◆ Material provided:
═══

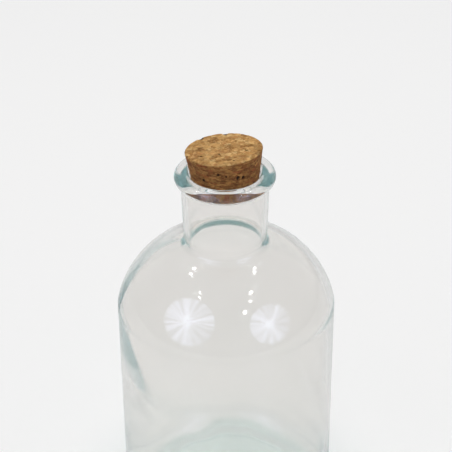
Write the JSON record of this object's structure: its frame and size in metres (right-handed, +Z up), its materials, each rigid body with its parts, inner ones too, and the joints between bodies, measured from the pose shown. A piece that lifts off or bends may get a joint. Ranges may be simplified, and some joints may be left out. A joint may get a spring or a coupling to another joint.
{
  "type": "glass bottle with cork stopper",
  "caption": "Round clear glass bottle with a domed shoulder, straight narrow neck, rounded mouth ring and a tapered cork stopper pushed into the mouth.",
  "frame": {"origin": "centre of the bottle's base, on the plane it rests on", "axes": "+Z up along the bottle's axis, -Y towards the side seen from the front, +X to the right"},
  "size_m": [0.11, 0.11, 0.2103],
  "materials": {
    "glass": "clear, faint green-blue",
    "cork": "agglomerated cork, dull"
  },
  "bodies": {
    "root": {"glass_bottle": "glass", "cork_stopper": "cork"}
  },
  "joints": []
}
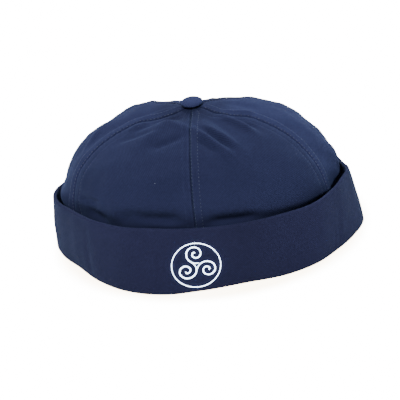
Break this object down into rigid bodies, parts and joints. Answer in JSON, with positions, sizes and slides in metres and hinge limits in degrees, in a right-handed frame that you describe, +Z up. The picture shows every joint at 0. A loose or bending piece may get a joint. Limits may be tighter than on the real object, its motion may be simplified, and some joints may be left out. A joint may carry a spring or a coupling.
{
  "type": "docker beanie",
  "caption": "Brimless docker cap of navy cotton twill: seamed crown, covered button, deep turned-up cuff and a white embroidered triskele in a ring at the front.",
  "frame": {"origin": "on the ground under the middle of the cap's outer box, at the fold that the cuff rests on", "axes": "+Z up towards the button, -Y towards the front of the cap with the embroidery, +X from temple to temple, towards the right in a view of the front"},
  "size_m": [0.2178, 0.1772, 0.1025],
  "materials": {
    "crown_twill": "matte navy cotton twill",
    "cuff_twill": "matte navy cotton twill, folded double",
    "white_thread": "white satin stitch with a soft sheen"
  },
  "bodies": {
    "root": {"cuff": "cuff_twill", "crown_panel_front_right": "crown_twill", "crown_panel_side_right": "crown_twill", "crown_panel_back_right": "crown_twill", "crown_panel_back_left": "crown_twill", "crown_panel_side_left": "crown_twill", "crown_panel_front_left": "crown_twill", "button": "crown_twill", "emblem_ring": "white_thread", "emblem_spiral_top": "white_thread", "emblem_spiral_right": "white_thread", "emblem_spiral_left": "white_thread"}
  },
  "joints": []
}
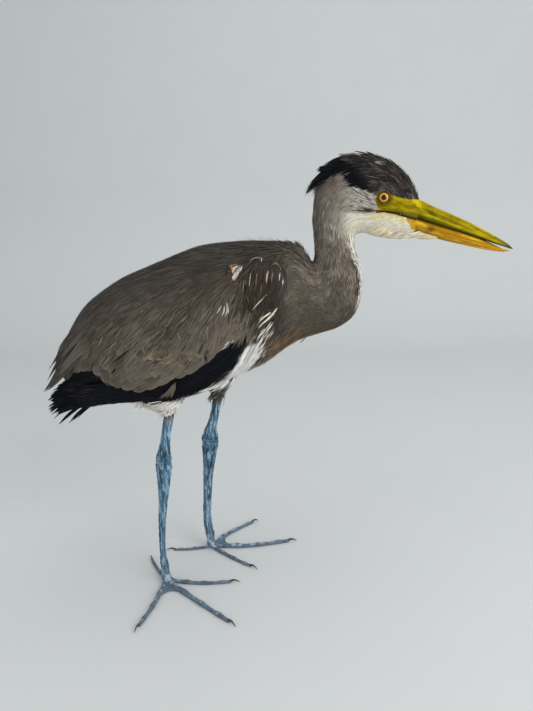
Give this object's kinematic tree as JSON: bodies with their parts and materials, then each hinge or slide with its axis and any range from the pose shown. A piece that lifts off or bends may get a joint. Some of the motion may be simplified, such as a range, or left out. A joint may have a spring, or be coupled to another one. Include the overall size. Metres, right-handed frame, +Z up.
{
  "type": "mounted grey heron model",
  "caption": "Still life-size model of a young grey heron standing on both feet, neck drawn up, bill level, wings folded.",
  "frame": {"origin": "bottom centre of the bird's box, on the floor under its feet", "axes": "+Z up, +X the way the bird faces, +Y to its left"},
  "size_m": [0.5084, 0.2536, 0.461],
  "materials": {
    "back_plumage": "matte",
    "wing_plumage": "matte",
    "flight_plumage": "satin",
    "neck_plumage": "matte",
    "head_plumage": "matte",
    "belly_plumage": "matte",
    "bill_upper_sheath": "satin",
    "bill_lower_sheath": "satin",
    "eye": "gloss",
    "leg_skin": "satin",
    "claw": "satin"
  },
  "bodies": {
    "root": {"bill_lower": "bill_lower_sheath", "bill_upper": "bill_upper_sheath", "claw_hind_left": "claw", "claw_hind_right": "claw", "claw_inner_left": "claw", "claw_inner_right": "claw", "claw_middle_left": "claw", "claw_middle_right": "claw", "claw_outer_left": "claw", "claw_outer_right": "claw", "crest": "head_plumage", "eye_left": "eye", "eye_right": "eye", "flight_feathers_left": "flight_plumage", "flight_feathers_right": "flight_plumage", "foot_left": "leg_skin", "foot_right": "leg_skin", "head": "head_plumage", "neck_lower": "neck_plumage", "neck_upper": "neck_plumage", "tail": "flight_plumage", "tarsus_left": "leg_skin", "tarsus_right": "leg_skin", "thigh_left": "belly_plumage", "thigh_right": "belly_plumage", "tibia_left": "leg_skin", "tibia_right": "leg_skin", "toe_hind_left": "leg_skin", "toe_hind_right": "leg_skin", "toe_inner_left": "leg_skin", "toe_inner_right": "leg_skin", "toe_middle_left": "leg_skin", "toe_middle_right": "leg_skin", "toe_outer_left": "leg_skin", "toe_outer_right": "leg_skin", "trunk": "back_plumage", "wing_left": "wing_plumage", "wing_right": "wing_plumage"}
  },
  "joints": []
}
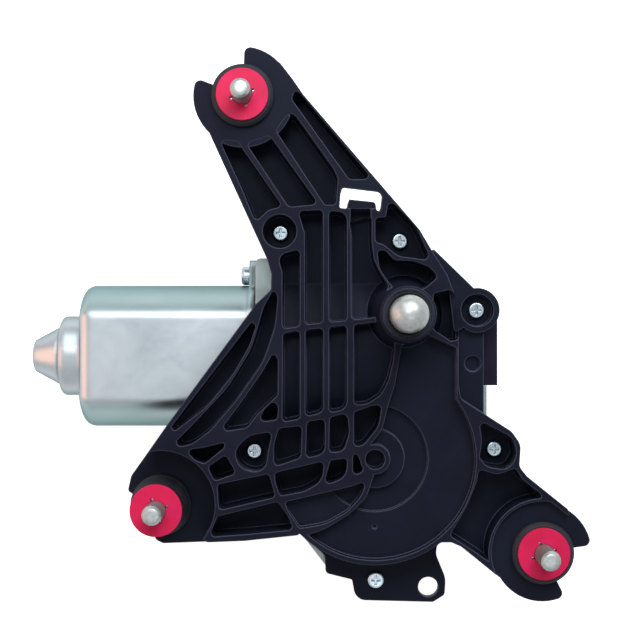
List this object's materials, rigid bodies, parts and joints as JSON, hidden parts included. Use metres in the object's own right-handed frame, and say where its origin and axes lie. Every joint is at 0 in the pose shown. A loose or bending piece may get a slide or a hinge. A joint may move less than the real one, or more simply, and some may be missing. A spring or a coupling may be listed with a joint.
{
  "type": "rear wiper motor",
  "caption": "Geared wiper motor: drawn steel motor can, die-cast worm gear case and ribbed black bracket with rubber mounts, driving an oscillating domed output shaft.",
  "frame": {"origin": "on the output shaft axis, in the mouth plane of the shaft tube", "axes": "+X to the right along the motor towards the connector, +Y up in the picture, +Z along the output shaft towards the wiper arm"},
  "size_m": [0.2306, 0.2251, 0.1062],
  "materials": {
    "black_nylon": "matt moulded, glass filled",
    "die_cast": "as cast",
    "zinc_steel": "zinc plated",
    "bright_steel": "polished",
    "plain_steel": "ground or stamped",
    "black_rubber": "matt",
    "red_plastic": "satin",
    "gear_plastic": "satin",
    "black_plastic": "satin",
    "copper": "enamelled or turned",
    "bronze": "sintered",
    "ferrite": "ground",
    "board_green": "lacquered"
  },
  "bodies": {
    "housing": {"bracket": "black_nylon", "gear_case": "die_cast", "case_seal": "black_rubber", "motor_can": "zinc_steel", "end_cap": "zinc_steel", "motor_gasket": "black_rubber", "motor_screws": "plain_steel", "cover_screws": "plain_steel", "magnets": "ferrite", "rear_bearing": "bronze", "mid_bearing": "bronze", "end_bearing": "bronze", "thrust_screw": "plain_steel", "thrust_pad": "black_plastic", "brush_holder": "black_plastic", "brushes": "ferrite", "brush_springs": "plain_steel", "wheel_axle": "plain_steel", "axle_clip": "plain_steel", "shaft_bushes": "bronze", "thrust_washer": "plain_steel", "shaft_seal": "black_rubber", "circuit_board": "board_green", "contact_springs": "copper", "connector": "black_plastic", "terminals": "copper", "grommets": "black_rubber", "sleeves": "plain_steel", "tall_collar": "black_rubber", "retaining_discs": "red_plastic", "studs": "bright_steel"},
    "armature": {"armature_shaft": "plain_steel", "armature_core": "plain_steel", "windings": "copper", "commutator": "copper"},
    "wheel": {"worm_wheel": "gear_plastic", "contact_ring": "copper", "crank_pin": "plain_steel"},
    "output": {"output_shaft": "bright_steel", "rocker_lever": "plain_steel", "rocker_pin": "plain_steel"},
    "rod": {"connecting_rod": "plain_steel"}
  },
  "joints": [
    {"name": "armature_spin", "type": "hinge", "parent": "housing", "child": "armature", "pos_m": [0, -0.0175, -0.0676], "axis": [1, 0, 0], "continuous": true},
    {"name": "wheel_spin", "type": "hinge", "parent": "housing", "child": "wheel", "pos_m": [-0.012, -0.058, -0.0676], "axis": [0, 0, 1], "continuous": true},
    {"name": "output_swing", "type": "hinge", "parent": "housing", "child": "output", "pos_m": [0, 0, 0], "axis": [0, 0, 1], "range_deg": [-48.6, 48.6]},
    {"name": "rod_swing", "type": "hinge", "parent": "output", "child": "rod", "pos_m": [0.01653, -0.00712, -0.056], "axis": [0, 0, 1], "range_deg": [-48.6, 48.6]}
  ],
  "couplings": [
    {"joint": "wheel_spin", "follows": "armature_spin", "ratio": 0.018519},
    {"joint": "rod_swing", "follows": "output_swing", "ratio": -1}
  ]
}
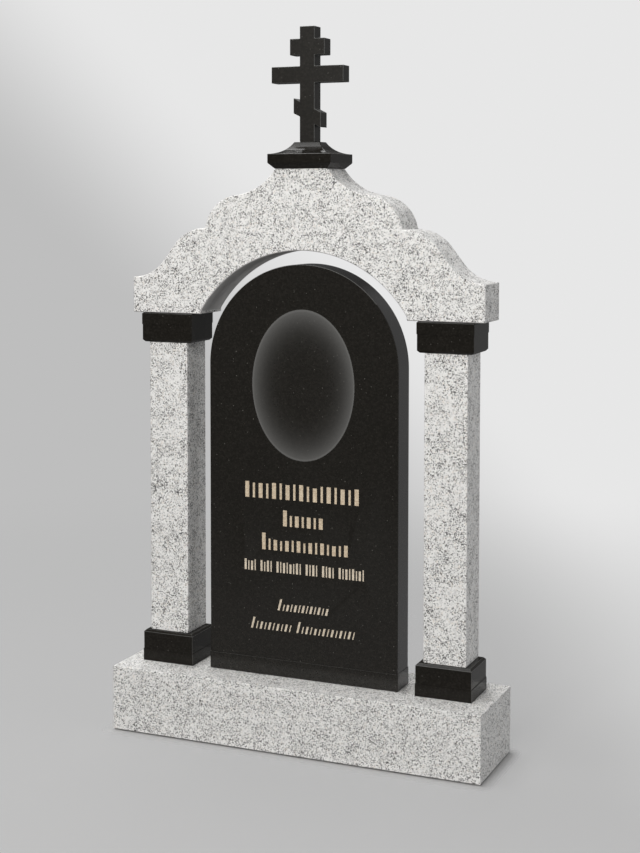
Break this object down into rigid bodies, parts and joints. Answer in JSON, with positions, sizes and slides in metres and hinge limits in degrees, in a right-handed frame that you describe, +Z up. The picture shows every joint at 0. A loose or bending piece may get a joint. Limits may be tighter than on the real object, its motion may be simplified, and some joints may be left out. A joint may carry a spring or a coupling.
{
  "type": "granite headstone",
  "caption": "Granite headstone: a round-headed black stele on a light plinth, under a scrolled arch lintel on square columns, topped by an eight-ended cross.",
  "frame": {"origin": "centre of the plinth's underside", "axes": "+Z up, +X to the right of someone facing the inscribed front, which faces -Y"},
  "size_m": [1, 0.254, 1.8219],
  "materials": {
    "light_granite": "honed light grey granite with small black flecks",
    "black_granite": "polished black granite"
  },
  "bodies": {
    "root": {"plinth": "light_granite", "left_column_base": "black_granite", "right_column_base": "black_granite", "left_column_shaft": "light_granite", "right_column_shaft": "light_granite", "left_capital": "black_granite", "right_capital": "black_granite", "stele": "black_granite", "arch_lintel": "light_granite", "cross_pedestal": "black_granite", "cross": "black_granite"}
  },
  "joints": []
}
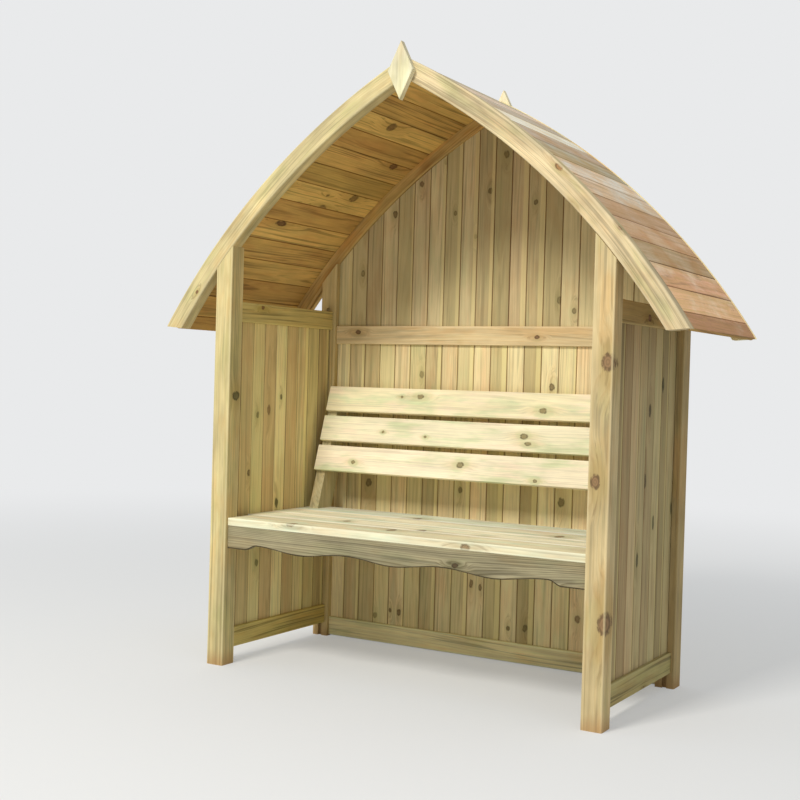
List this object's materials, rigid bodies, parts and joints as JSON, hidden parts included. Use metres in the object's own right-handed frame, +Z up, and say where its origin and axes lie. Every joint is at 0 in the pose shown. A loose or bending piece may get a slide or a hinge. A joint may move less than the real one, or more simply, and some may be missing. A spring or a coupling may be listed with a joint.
{
  "type": "garden arbour",
  "caption": "Timber garden arbour: bench with slatted leaning back, boarded sides and back, and a pointed-arch boarded roof with curved rafters.",
  "frame": {"origin": "on the ground at the middle of the arbour's bounding box in plan", "axes": "+Z up, +Y from the open front towards the boarded back, +X to the right of someone who looks at the front"},
  "size_m": [1.852, 0.7356, 2.016],
  "materials": {
    "post": "pressure-treated softwood, planed, matt",
    "rail": "pressure-treated softwood, planed, matt",
    "cladding": "pressure-treated matchboard, matt",
    "rafter": "pressure-treated softwood, planed, matt",
    "roof": "pressure-treated matchboard, weathered pale, matt",
    "finial": "pressure-treated softwood, planed, matt",
    "seat": "pressure-treated softwood, planed, matt",
    "apron": "pressure-treated softwood, planed, matt",
    "backrest": "pressure-treated softwood, planed, matt",
    "bearer": "pressure-treated softwood, sawn, matt"
  },
  "bodies": {
    "root": {"front_left_post": "post", "front_right_post": "post", "rear_left_post": "post", "rear_right_post": "post", "left_top_rail": "rail", "left_bottom_rail": "rail", "right_top_rail": "rail", "right_bottom_rail": "rail", "left_side_boards": "cladding", "right_side_boards": "cladding", "back_bottom_rail": "rail", "back_mid_rail": "rail", "back_lower_boards": "cladding", "back_upper_boards": "cladding", "front_left_rafter": "rafter", "front_right_rafter": "rafter", "rear_left_rafter": "rafter", "rear_right_rafter": "rafter", "left_roof_boards": "roof", "right_roof_boards": "roof", "front_finial": "finial", "rear_finial": "finial", "seat_board_1": "seat", "seat_board_2": "seat", "seat_board_3": "seat", "seat_board_4": "seat", "seat_apron": "apron", "left_seat_bearer": "bearer", "right_seat_bearer": "bearer", "rear_seat_bearer": "bearer", "middle_seat_bearer": "bearer", "left_backrest_support": "backrest", "right_backrest_support": "backrest", "back_slat_1": "backrest", "back_slat_2": "backrest", "back_slat_3": "backrest"}
  },
  "joints": []
}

═══

◆ Task statement:
Pull every line containing "each" from the material above.

◆ Response:
Write the JSON record of this object's structure: its frame and size in metres (right-handed, +Z up), its materials, each rigid body with its parts, inner ones too, and the joints between bodies, measured from the pose shown. A piece that lifts off or bends may get a joint. Ranges may be simplified, and some joints may be left out. A joint may get a spring or a coupling to another joint.
Give this object's kinematic tree as JSON: bodies with their parts and materials, then each hinge or slide with its axis and any range from the pose shown. A piece that lifts off or bends may get a joint. Some of the motion may be simplified, such as a range, or left out. A joint may have a spring, or be coupled to another one. Include the overall size. Metres, right-handed frame, +Z up.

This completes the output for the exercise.